Concentrations, Commitments and Contingencies
 
(a)
Customer Concentrations
 
At October 31, 2013, five customers accounted for approximately 39% of total accounts receivable and individually 10%, 10%, 7%, 7% and 5% of the total accounts receivable.  At October 31, 2012, five customers accounted for approximately 52% of total accounts receivable and individually 22%, 10%, 7%, 7% and 6% of the total accounts receivable.  For the three months ended October 31, 2013, four customers accounted for approximately 40% of total revenue and individually 12%, 11%, 9%, and 8% of total revenue.  For the three months ended October 31, 2012, four customers accounted for approximately 44% of total revenue and individually 19%, 14%, 7%, and 4% of total revenue.
 
(b)
Commitments
 
At October 31, 2013, the Company had outstanding commitments for inventory purchases under open purchase orders of approximately $1,603,000.
 
Cortelco has a line of credit with available borrowings based on an asset formula involving accounts receivable and inventories up to a maximum of $1,000,000, none of which was drawn on in the current or prior fiscal year.

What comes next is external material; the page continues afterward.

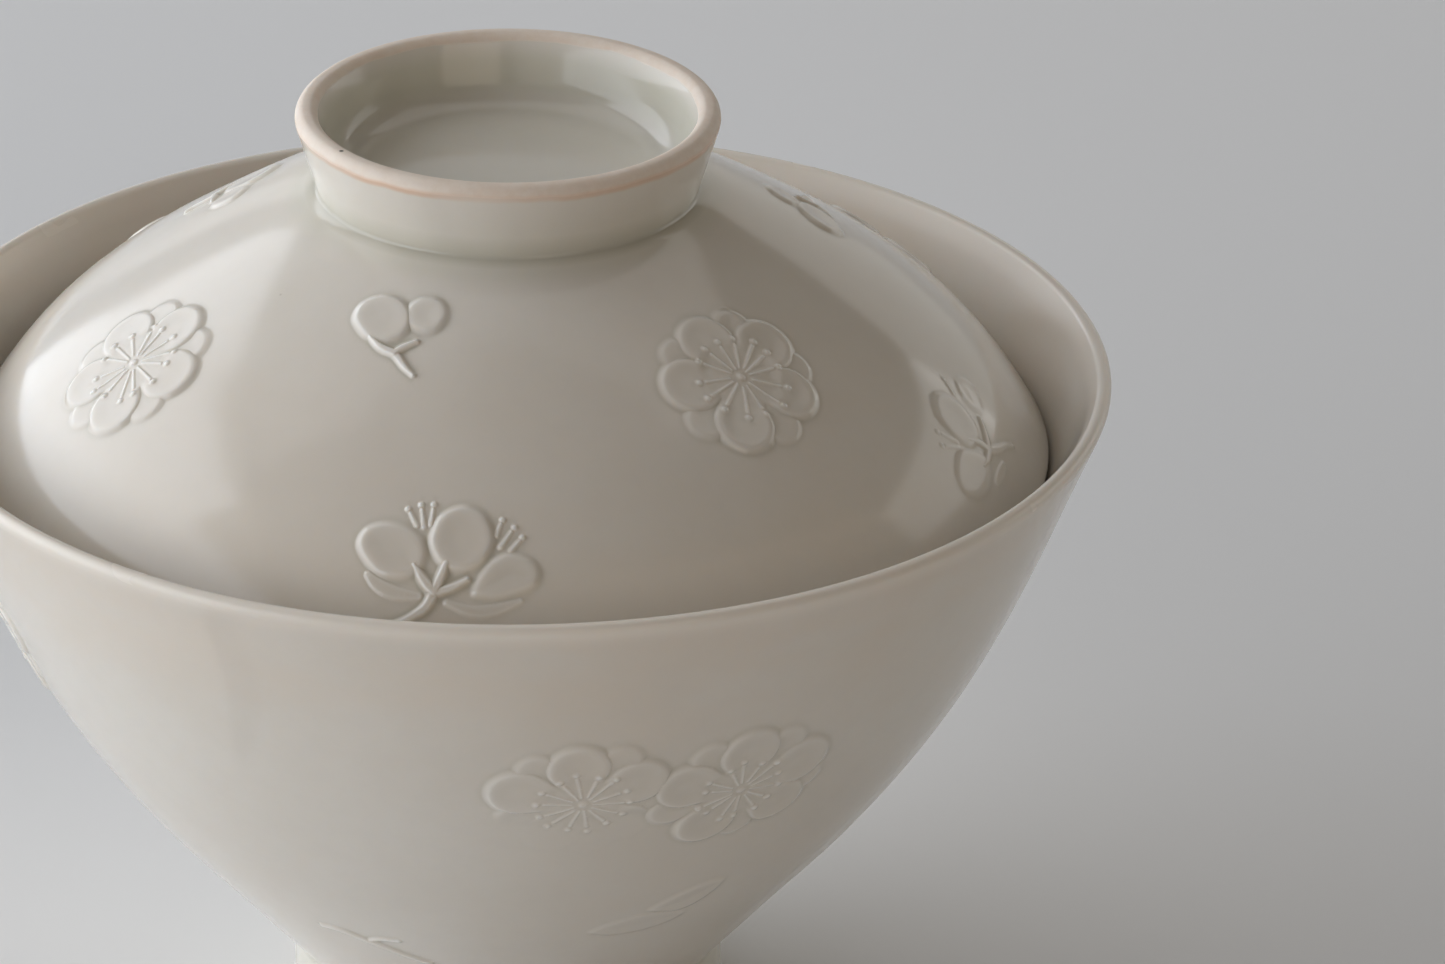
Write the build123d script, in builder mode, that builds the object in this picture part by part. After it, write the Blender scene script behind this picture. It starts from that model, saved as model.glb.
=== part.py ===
"""Lidded rice bowl (futa-chawan) in white porcelain.

A thin conical bowl on a turned foot ring, and a domed lid with a ring knob that
sits inside the bowl's mouth.  Plum-blossom sprigs are laid on both outer walls.
Millimetres.  +Z up, origin at the centre of the foot ring's standing face.
"""
from math import atan2, cos, degrees, hypot, pi, radians, sin
import os

from build123d import *

# ---------------------------------------------------------------- driving sizes
RIM_Z = 70.0            # height of the centre of the bowl's rounded lip
LIP_R = 59.23           # radius of that centre circle; the mouth is 120 mm over the lip
LIP_A = 0.77            # lip rounding
FOOT_OUT = 21.9         # foot ring, outer radius at the bottom
FOOT_IN = 19.4          # foot ring, inner radius at the bottom
FOOT_FLAT = (20.2, 21.2)  # ground flat that the bowl stands on
RECESS_Z = 5.7          # depth of the hollow under the bowl
FLOOR_Z = 10.8          # inside bottom of the bowl

KNOB_R = 19.73          # centre circle of the knob ring's rounded rim
KNOB_Z = 97.33
KNOB_A = 1.18           # rounding of the knob ring's rim
KNOB_FLAT = 0.33        # half width of the flat ground on top of the ring

SPRIG_H = 0.32          # height of the front petals, sepals and stems
SPRIG_LOW = 0.18        # height of the rear petals
LID_LIFT = 60.0         # travel of the lid that clears the bowl

# Outer wall of the bowl, from the crease above the foot ring to the lip.
BOWL_OUT = [(22.0, 8.6), (24.6, 11.7), (27.2, 14.7), (29.9, 17.9), (33.45, 22.0),
            (36.84, 26.0), (39.97, 30.0), (42.83, 34.0), (45.43, 38.0), (47.8, 42.0),
            (49.93, 46.0), (51.87, 50.0), (53.64, 54.0), (55.28, 58.0), (56.84, 62.0),
            (58.43, 66.0), (59.946, 69.72)]
# Inner wall of the bowl, from the lip down to the middle of its floor.
BOWL_IN = [(58.53, 70.32), (56.5, 66.2), (54.58, 62.4), (52.42, 58.0), (50.45, 54.0),
           (48.4, 50.0), (46.2, 46.0), (43.85, 42.0), (41.25, 38.0), (38.4, 34.0),
           (35.25, 30.0), (31.8, 26.0), (28.0, 22.2), (23.4, 18.3), (18.0, 14.9),
           (12.0, 12.3), (6.0, 11.1), (0.0, FLOOR_Z)]
# Outer wall of the lid, from the crease under the knob ring to the lid's edge.
LID_OUT = [(19.2, 90.1), (20.6, 89.46), (22.3, 88.66), (25.76, 86.84), (29.2, 84.86), (32.67, 82.76),
           (36.1, 80.58), (39.6, 78.28), (43.0, 75.73), (46.5, 72.70), (49.96, 68.82),
           (51.7, 66.4), (53.0, 64.27), (53.85, 62.8)]
# Inner wall of the lid, from its edge up to the middle of the crown.
LID_IN = [(51.956, 61.681), (50.95, 63.4), (49.78, 65.14), (48.19, 67.35), (44.88, 71.07),
          (41.57, 73.93), (38.28, 76.40), (34.85, 78.65), (31.46, 80.80), (28.03, 82.88),
          (24.65, 84.83), (21.28, 86.50), (17.5, 87.75), (12.5, 88.45), (6.0, 88.75),
          (0.0, 88.8)]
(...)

The line of credit is secured by substantially all of Cortelco’s assets and expires December 15, 2013. The loan’s interest rate, with a floor of 4%, is floating based on LIBOR. 
 
CSPR has a $800,000 revolving line of credit, none of which was drawn on as of October 31, 2013, secured by trade accounts receivable and inventories which bears interest at 2% over Citibank’s base rate. The agreement has certain covenant requirements and expires January 31, 2014.
 
(c)
Litigation
 
The Company is involved in various matters of litigation, claims, and assessments arising in the ordinary course of business.  In the opinion of management, the eventual disposition of these matters will not have a material adverse effect on the financial statements.
 
The Municipal Revenue Collection Center of Puerto Rico (“CRIM”) conducted a personal property tax audit for the years 1999 and 2000, which resulted in assessments of approximately $320,000 (approximately $551,000 as of August 21, 2013, including interest and penalties).  The assessments arose from CRIM’s disallowances of certain credits for overpayments from 1999 and 2000, claimed in the 2001 through 2003 personal property tax returns.  During the audit process, CRIM alleged that some components of the inventory reported as exempt should be taxable.  The parties met several times and an informal administrative hearing was held on September 27, 2006.  CSPR submitted its position in writing within the time period provided by CRIM.  CSPR believes it has strong arguments to support its position that the components of inventory qualify as raw material.  Management believes a settlement may be reached for an amount less than the assessment.  Accordingly, the Company has recorded a liability of $96,000 as of July 31, 2013 and October 31, 2013.